▸ What this task involves
Give the entries again exactly, every one of them.

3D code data
^^^^^^^^^^^^^^^^

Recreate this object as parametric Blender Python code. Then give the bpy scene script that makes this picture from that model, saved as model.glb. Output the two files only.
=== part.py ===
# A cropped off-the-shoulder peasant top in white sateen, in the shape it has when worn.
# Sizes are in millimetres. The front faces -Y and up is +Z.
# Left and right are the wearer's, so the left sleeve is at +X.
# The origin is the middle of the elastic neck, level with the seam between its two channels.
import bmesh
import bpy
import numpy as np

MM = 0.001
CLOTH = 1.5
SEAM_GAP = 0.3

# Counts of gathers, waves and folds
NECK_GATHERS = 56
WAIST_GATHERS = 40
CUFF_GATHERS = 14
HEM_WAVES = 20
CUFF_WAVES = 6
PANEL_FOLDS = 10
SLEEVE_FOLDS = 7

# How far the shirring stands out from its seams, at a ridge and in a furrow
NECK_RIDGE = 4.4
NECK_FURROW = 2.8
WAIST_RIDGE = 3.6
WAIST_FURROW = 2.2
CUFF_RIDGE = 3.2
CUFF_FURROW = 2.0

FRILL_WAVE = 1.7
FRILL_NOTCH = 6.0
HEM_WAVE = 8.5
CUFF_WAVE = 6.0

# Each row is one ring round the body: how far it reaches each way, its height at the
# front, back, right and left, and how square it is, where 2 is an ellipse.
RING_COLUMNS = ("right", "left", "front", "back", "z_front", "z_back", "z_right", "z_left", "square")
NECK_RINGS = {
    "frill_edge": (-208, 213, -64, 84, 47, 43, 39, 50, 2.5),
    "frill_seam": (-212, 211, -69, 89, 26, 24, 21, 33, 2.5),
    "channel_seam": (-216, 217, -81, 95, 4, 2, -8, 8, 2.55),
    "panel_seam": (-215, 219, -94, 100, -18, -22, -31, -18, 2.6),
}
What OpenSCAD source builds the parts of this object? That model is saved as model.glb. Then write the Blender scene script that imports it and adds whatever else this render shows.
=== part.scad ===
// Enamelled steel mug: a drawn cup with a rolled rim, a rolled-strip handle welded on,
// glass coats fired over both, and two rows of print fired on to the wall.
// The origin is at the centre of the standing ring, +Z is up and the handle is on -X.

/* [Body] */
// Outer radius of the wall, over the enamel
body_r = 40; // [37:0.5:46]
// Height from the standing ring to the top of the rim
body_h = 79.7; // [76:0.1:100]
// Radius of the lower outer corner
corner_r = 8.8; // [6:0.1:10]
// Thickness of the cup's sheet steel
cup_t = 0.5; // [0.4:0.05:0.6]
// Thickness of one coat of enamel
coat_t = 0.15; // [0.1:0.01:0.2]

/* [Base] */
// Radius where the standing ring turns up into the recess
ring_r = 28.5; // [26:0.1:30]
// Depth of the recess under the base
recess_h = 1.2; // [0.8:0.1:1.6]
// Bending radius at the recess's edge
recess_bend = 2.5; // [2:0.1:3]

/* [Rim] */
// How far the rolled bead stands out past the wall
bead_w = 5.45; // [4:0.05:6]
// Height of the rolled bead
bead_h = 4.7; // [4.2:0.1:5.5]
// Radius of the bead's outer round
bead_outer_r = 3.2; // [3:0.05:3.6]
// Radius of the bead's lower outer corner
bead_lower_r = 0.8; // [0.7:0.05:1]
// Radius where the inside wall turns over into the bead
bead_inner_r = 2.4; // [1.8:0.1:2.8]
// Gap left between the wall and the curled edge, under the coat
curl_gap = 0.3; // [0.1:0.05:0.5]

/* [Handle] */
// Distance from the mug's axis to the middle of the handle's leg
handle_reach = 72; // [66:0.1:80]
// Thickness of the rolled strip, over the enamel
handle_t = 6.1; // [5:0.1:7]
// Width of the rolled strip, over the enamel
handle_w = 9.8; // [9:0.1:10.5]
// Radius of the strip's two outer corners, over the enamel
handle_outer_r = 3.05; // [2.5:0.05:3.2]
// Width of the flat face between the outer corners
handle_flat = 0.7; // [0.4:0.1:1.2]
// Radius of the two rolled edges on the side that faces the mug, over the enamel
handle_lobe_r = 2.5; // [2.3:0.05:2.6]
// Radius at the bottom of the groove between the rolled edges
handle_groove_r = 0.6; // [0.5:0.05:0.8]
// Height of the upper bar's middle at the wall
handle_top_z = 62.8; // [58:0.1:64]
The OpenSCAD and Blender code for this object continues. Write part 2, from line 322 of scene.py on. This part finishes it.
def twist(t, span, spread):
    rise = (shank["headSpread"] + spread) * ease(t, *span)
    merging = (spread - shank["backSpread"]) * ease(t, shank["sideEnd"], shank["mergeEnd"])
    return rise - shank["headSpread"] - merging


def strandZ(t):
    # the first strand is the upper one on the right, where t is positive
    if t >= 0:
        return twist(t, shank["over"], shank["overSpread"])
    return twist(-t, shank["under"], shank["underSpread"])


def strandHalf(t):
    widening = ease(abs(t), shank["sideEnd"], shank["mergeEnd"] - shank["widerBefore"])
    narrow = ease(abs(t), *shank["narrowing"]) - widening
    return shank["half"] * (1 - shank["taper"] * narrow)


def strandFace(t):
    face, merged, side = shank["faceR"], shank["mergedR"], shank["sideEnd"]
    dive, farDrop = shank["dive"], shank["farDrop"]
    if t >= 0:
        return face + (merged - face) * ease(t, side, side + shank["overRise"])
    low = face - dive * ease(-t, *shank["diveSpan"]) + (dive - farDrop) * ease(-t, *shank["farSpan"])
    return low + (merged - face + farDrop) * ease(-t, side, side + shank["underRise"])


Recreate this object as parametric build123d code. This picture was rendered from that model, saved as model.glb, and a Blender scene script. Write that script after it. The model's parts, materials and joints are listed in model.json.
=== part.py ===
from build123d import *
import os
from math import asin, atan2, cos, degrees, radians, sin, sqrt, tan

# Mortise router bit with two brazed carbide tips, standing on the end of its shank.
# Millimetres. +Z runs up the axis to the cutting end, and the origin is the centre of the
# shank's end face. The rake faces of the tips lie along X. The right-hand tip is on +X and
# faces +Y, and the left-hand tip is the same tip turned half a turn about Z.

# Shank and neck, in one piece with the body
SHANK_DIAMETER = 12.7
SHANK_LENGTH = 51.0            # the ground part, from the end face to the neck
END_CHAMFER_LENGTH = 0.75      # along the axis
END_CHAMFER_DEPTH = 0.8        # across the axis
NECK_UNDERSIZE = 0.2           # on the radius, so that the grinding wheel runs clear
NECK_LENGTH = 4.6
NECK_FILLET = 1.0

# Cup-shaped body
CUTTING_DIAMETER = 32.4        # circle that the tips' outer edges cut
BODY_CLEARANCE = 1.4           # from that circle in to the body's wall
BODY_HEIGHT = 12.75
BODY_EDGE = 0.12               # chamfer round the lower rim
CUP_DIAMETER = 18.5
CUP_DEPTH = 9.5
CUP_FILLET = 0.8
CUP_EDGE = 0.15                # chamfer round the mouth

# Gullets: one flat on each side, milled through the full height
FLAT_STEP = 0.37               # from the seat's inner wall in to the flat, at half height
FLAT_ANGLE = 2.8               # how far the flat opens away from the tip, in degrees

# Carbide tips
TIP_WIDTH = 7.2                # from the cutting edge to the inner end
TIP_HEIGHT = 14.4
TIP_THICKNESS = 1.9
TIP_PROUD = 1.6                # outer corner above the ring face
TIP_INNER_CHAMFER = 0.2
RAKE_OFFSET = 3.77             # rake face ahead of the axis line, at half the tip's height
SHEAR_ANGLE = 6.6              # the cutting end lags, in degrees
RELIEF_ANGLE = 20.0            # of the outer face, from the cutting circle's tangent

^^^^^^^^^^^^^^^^

▸ Response for this exercise
Recreate this object as parametric Blender Python code. Then give the bpy scene script that makes this picture from that model, saved as model.glb. Output the two files only.
=== part.py ===
# A cropped off-the-shoulder peasant top in white sateen, in the shape it has when worn.
# Sizes are in millimetres. The front faces -Y and up is +Z.
# Left and right are the wearer's, so the left sleeve is at +X.
# The origin is the middle of the elastic neck, level with the seam between its two channels.
import bmesh
import bpy
import numpy as np

MM = 0.001
CLOTH = 1.5
SEAM_GAP = 0.3

# Counts of gathers, waves and folds
NECK_GATHERS = 56
WAIST_GATHERS = 40
CUFF_GATHERS = 14
HEM_WAVES = 20
CUFF_WAVES = 6
PANEL_FOLDS = 10
SLEEVE_FOLDS = 7

# How far the shirring stands out from its seams, at a ridge and in a furrow
NECK_RIDGE = 4.4
NECK_FURROW = 2.8
WAIST_RIDGE = 3.6
WAIST_FURROW = 2.2
CUFF_RIDGE = 3.2
CUFF_FURROW = 2.0

FRILL_WAVE = 1.7
FRILL_NOTCH = 6.0
HEM_WAVE = 8.5
CUFF_WAVE = 6.0

# Each row is one ring round the body: how far it reaches each way, its height at the
# front, back, right and left, and how square it is, where 2 is an ellipse.
RING_COLUMNS = ("right", "left", "front", "back", "z_front", "z_back", "z_right", "z_left", "square")
NECK_RINGS = {
    "frill_edge": (-208, 213, -64, 84, 47, 43, 39, 50, 2.5),
    "frill_seam": (-212, 211, -69, 89, 26, 24, 21, 33, 2.5),
    "channel_seam": (-216, 217, -81, 95, 4, 2, -8, 8, 2.55),
    "panel_seam": (-215, 219, -94, 100, -18, -22, -31, -18, 2.6),
}
What OpenSCAD source builds the parts of this object? That model is saved as model.glb. Then write the Blender scene script that imports it and adds whatever else this render shows.
=== part.scad ===
// Enamelled steel mug: a drawn cup with a rolled rim, a rolled-strip handle welded on,
// glass coats fired over both, and two rows of print fired on to the wall.
// The origin is at the centre of the standing ring, +Z is up and the handle is on -X.

/* [Body] */
// Outer radius of the wall, over the enamel
body_r = 40; // [37:0.5:46]
// Height from the standing ring to the top of the rim
body_h = 79.7; // [76:0.1:100]
// Radius of the lower outer corner
corner_r = 8.8; // [6:0.1:10]
// Thickness of the cup's sheet steel
cup_t = 0.5; // [0.4:0.05:0.6]
// Thickness of one coat of enamel
coat_t = 0.15; // [0.1:0.01:0.2]

/* [Base] */
// Radius where the standing ring turns up into the recess
ring_r = 28.5; // [26:0.1:30]
// Depth of the recess under the base
recess_h = 1.2; // [0.8:0.1:1.6]
// Bending radius at the recess's edge
recess_bend = 2.5; // [2:0.1:3]

/* [Rim] */
// How far the rolled bead stands out past the wall
bead_w = 5.45; // [4:0.05:6]
// Height of the rolled bead
bead_h = 4.7; // [4.2:0.1:5.5]
// Radius of the bead's outer round
bead_outer_r = 3.2; // [3:0.05:3.6]
// Radius of the bead's lower outer corner
bead_lower_r = 0.8; // [0.7:0.05:1]
// Radius where the inside wall turns over into the bead
bead_inner_r = 2.4; // [1.8:0.1:2.8]
// Gap left between the wall and the curled edge, under the coat
curl_gap = 0.3; // [0.1:0.05:0.5]

/* [Handle] */
// Distance from the mug's axis to the middle of the handle's leg
handle_reach = 72; // [66:0.1:80]
// Thickness of the rolled strip, over the enamel
handle_t = 6.1; // [5:0.1:7]
// Width of the rolled strip, over the enamel
handle_w = 9.8; // [9:0.1:10.5]
// Radius of the strip's two outer corners, over the enamel
handle_outer_r = 3.05; // [2.5:0.05:3.2]
// Width of the flat face between the outer corners
handle_flat = 0.7; // [0.4:0.1:1.2]
// Radius of the two rolled edges on the side that faces the mug, over the enamel
handle_lobe_r = 2.5; // [2.3:0.05:2.6]
// Radius at the bottom of the groove between the rolled edges
handle_groove_r = 0.6; // [0.5:0.05:0.8]
// Height of the upper bar's middle at the wall
handle_top_z = 62.8; // [58:0.1:64]
The OpenSCAD and Blender code for this object continues. Write part 2, from line 322 of scene.py on. This part finishes it.
def twist(t, span, spread):
    rise = (shank["headSpread"] + spread) * ease(t, *span)
    merging = (spread - shank["backSpread"]) * ease(t, shank["sideEnd"], shank["mergeEnd"])
    return rise - shank["headSpread"] - merging


def strandZ(t):
    # the first strand is the upper one on the right, where t is positive
    if t >= 0:
        return twist(t, shank["over"], shank["overSpread"])
    return twist(-t, shank["under"], shank["underSpread"])


def strandHalf(t):
    widening = ease(abs(t), shank["sideEnd"], shank["mergeEnd"] - shank["widerBefore"])
    narrow = ease(abs(t), *shank["narrowing"]) - widening
    return shank["half"] * (1 - shank["taper"] * narrow)


def strandFace(t):
    face, merged, side = shank["faceR"], shank["mergedR"], shank["sideEnd"]
    dive, farDrop = shank["dive"], shank["farDrop"]
    if t >= 0:
        return face + (merged - face) * ease(t, side, side + shank["overRise"])
    low = face - dive * ease(-t, *shank["diveSpan"]) + (dive - farDrop) * ease(-t, *shank["farSpan"])
    return low + (merged - face + farDrop) * ease(-t, side, side + shank["underRise"])


Recreate this object as parametric build123d code. This picture was rendered from that model, saved as model.glb, and a Blender scene script. Write that script after it. The model's parts, materials and joints are listed in model.json.
=== part.py ===
from build123d import *
import os
from math import asin, atan2, cos, degrees, radians, sin, sqrt, tan

# Mortise router bit with two brazed carbide tips, standing on the end of its shank.
# Millimetres. +Z runs up the axis to the cutting end, and the origin is the centre of the
# shank's end face. The rake faces of the tips lie along X. The right-hand tip is on +X and
# faces +Y, and the left-hand tip is the same tip turned half a turn about Z.

# Shank and neck, in one piece with the body
SHANK_DIAMETER = 12.7
SHANK_LENGTH = 51.0            # the ground part, from the end face to the neck
END_CHAMFER_LENGTH = 0.75      # along the axis
END_CHAMFER_DEPTH = 0.8        # across the axis
NECK_UNDERSIZE = 0.2           # on the radius, so that the grinding wheel runs clear
NECK_LENGTH = 4.6
NECK_FILLET = 1.0

# Cup-shaped body
CUTTING_DIAMETER = 32.4        # circle that the tips' outer edges cut
BODY_CLEARANCE = 1.4           # from that circle in to the body's wall
BODY_HEIGHT = 12.75
BODY_EDGE = 0.12               # chamfer round the lower rim
CUP_DIAMETER = 18.5
CUP_DEPTH = 9.5
CUP_FILLET = 0.8
CUP_EDGE = 0.15                # chamfer round the mouth

# Gullets: one flat on each side, milled through the full height
FLAT_STEP = 0.37               # from the seat's inner wall in to the flat, at half height
FLAT_ANGLE = 2.8               # how far the flat opens away from the tip, in degrees

# Carbide tips
TIP_WIDTH = 7.2                # from the cutting edge to the inner end
TIP_HEIGHT = 14.4
TIP_THICKNESS = 1.9
TIP_PROUD = 1.6                # outer corner above the ring face
TIP_INNER_CHAMFER = 0.2
RAKE_OFFSET = 3.77             # rake face ahead of the axis line, at half the tip's height
SHEAR_ANGLE = 6.6              # the cutting end lags, in degrees
RELIEF_ANGLE = 20.0            # of the outer face, from the cutting circle's tangent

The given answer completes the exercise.